From Blur to Form: Siegmar Ahlvers’ Planned Abstraction
Before Siegmar Ahlvers became an artist, he worked as an engineer searching for laws: measurements, models, systems. At the same time, he carried sketchbooks with him since his youth – driven by the question of how to make the invisible visible. Heisenberg's uncertainty principle became an inner metaphor for him: reality oscillates between probability and certainty. His painting is an attempt to give form to this limbo.
His public debut came in 2004 with a small exhibition of square watercolors. A visitor spontaneously purchased several works, but more decisive than the sale was the realization that his paintings noticeably transform spaces and moods. A private quest became a stance; Ahlvers consistently developed his art – initially alongside his job, later as a profession.

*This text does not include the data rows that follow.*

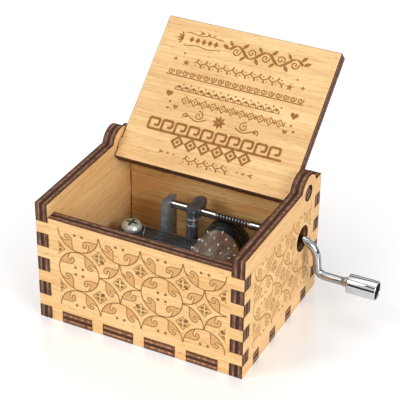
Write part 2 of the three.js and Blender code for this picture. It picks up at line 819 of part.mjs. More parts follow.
function addWormWheel() {
  const teeth = skin([toothRing(wheelFront), toothRing(shaftY), toothRing(wheelBack)]);
  const grooveRadius = hubRingRadius - hubGrooveDepth;
  const firstRingBack = hubFront + hubRingWidth;
  const secondRingFront = firstRingBack + hubGrooveWidth;
  const secondRingBack = secondRingFront + hubRingWidth;
  const hub = turned([
    [0, drumBack - plugLength],
    [plugRadius, drumBack - plugLength],
    [plugRadius, hubFront],
    [hubRingRadius, hubFront],
    [hubRingRadius, firstRingBack],
    [grooveRadius, firstRingBack],
    [grooveRadius, secondRingFront],
    [hubRingRadius, secondRingFront],
    [hubRingRadius, secondRingBack],
    [grooveRadius, secondRingBack],
    [grooveRadius, shaftY],
    [0, shaftY],
  ], drumSteps);
  const boss = barY(rearBossRadius, shaftY, wheelBack + rearBossLength, 0, 0, smallSteps);
  const bore = barY(arborRadius + pressGap, drumFront, rearBracketFace, 0, 0);
  addPiece('worm_wheel', cut(join(teeth, hub, boss), bore), blackPlastic, drumGroup);
}

function addDrumCap() {
  const seat = drumFront - seatGap;
  const cap = turned([
    [0, capFront],
    [drumRadius, capFront],
    [drumRadius, seat],
    [plugRadius, seat],
    [plugRadius, drumFront + plugLength],
    [0, drumFront + plugLength],
  ], drumSteps);
  const bore = barY(arborRadius + pressGap, frontBracketFace, drumBack, 0, 0);
  addPiece('drum_cap', cut(cap, bore), blackPlastic, drumGroup);
}

function addArbor() {
  const front = frontBracketFace - bracketThickness - arborEnd;
  const back = rearBracketFace + bracketThickness + arborEnd;
  addPiece('drum_arbor', barY(arborRadius, front, back, 0, 0), brightSteel, drumGroup);
}

function addDrum() {
  addPinDrum();
  addWormWheel();
  addDrumCap();
  addArbor();
  musicBox.add(drumGroup);
}

// Crank, drawn about the shaft's axis

const crankGroup = new THREE.Group();
crankGroup.position.set(0, shaftY, shaftZ);

// One ring of the rod: its middle, the tilt of the rod below +X, and its radius at each angle
function rodRing(x, z, tilt, radiusAt) {
  const ring = [];
  for (let step = 0; step < rodSteps; step += 1) {
    const angle = (step / rodSteps) * 2 * Math.PI;
    const radius = radiusAt(angle);
    const up = radius * Math.sin(angle);
    ring.push(new THREE.Vector3(x + up * Math.sin(tilt), radius * Math.cos(angle), z + up * Math.cos(tilt)));
  }
  return ring;
}

// The worm's radius at a place along the shaft and an angle round it:
// a right-hand thread that has a valley under the shaft, over the drum's axis
function wormRadius(x, angle) {
  const turns = (x - drumX) / wormPitch - (angle + Math.PI / 2) / (2 * Math.PI);
  const fromValley = turns - Math.floor(turns);
  const fromCrest = Math.abs(fromValley - 0.5);
  const flank = (threadFootShare - fromCrest) / (threadFootShare - threadCrestShare);
  const rise = THREE.MathUtils.clamp(flank, 0, 1);
  const wormEndX = wormStartX + wormTurns * wormPitch;
  const fromEnd = Math.min(x - wormStartX, wormEndX - x);
  const fade = THREE.MathUtils.clamp(fromEnd / threadRunout, 0, 1);
  return shaftRadius - threadDepth * fade * (1 - rise);
}

// A bend of the rod about a centre, from one tilt to another
function bendRings(middleX, middleZ, radius, fromTilt, toTilt, side) {
  const rings = [];
  for (let step = 0; step <= bendSteps; step += 1) {
    const tilt = fromTilt + ((toTilt - fromTilt) * step) / bendSteps;
    const x = middleX + side * radius * Math.sin(tilt);
    const z = middleZ + side * radius * Math.cos(tilt);
    rings.push(rodRing(x, z, tilt, () => shaftRadius));
  }
  return rings;
}

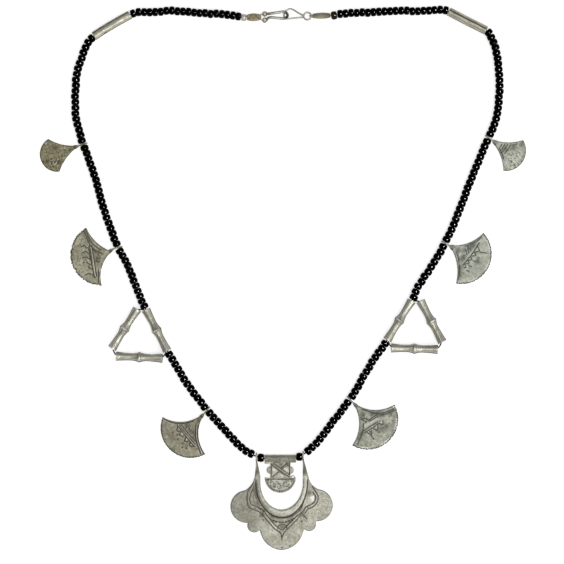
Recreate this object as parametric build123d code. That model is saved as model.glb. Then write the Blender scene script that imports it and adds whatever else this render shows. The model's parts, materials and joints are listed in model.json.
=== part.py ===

His works are developed methodically. Ideas grow from dreams, meditative notes, and sketchbook studies; these lead to small-format drafts, before being transferred to canvas or wooden bodies. The compositions—often graphically geometric—are based on precise image division and a deliberately chosen color dramaturgy. Materials and methods are open: brushes, palette knives, rollers, sponges, pens, foil prints, aluminum foil, sand, pebbles, charcoal, magnets—anything that brings surface and space to life. At the same time, Ahlvers works serially, maintaining a consistent formal language within a series, so that the works stand alone and together function as an ensemble.
Influenced by Christian thought and scientific thinking, Ahlvers searches for the "inner structures" of the world in patterns, rhythms, and color spaces. His carefully composed, atmospherically dense works create a concentrated, inspiring presence in both private and professional spaces - art as visible order in the flux of uncertainty.
Siegmar Ahlvers, born in 1957, grew up in Langenhagen, the Weserbergland region, and Celle, and has lived in Hanover since 1978. Over 30 years of international travel - particularly in the tire industry - shaped his perspective; today, these experiences visibly flow into his work.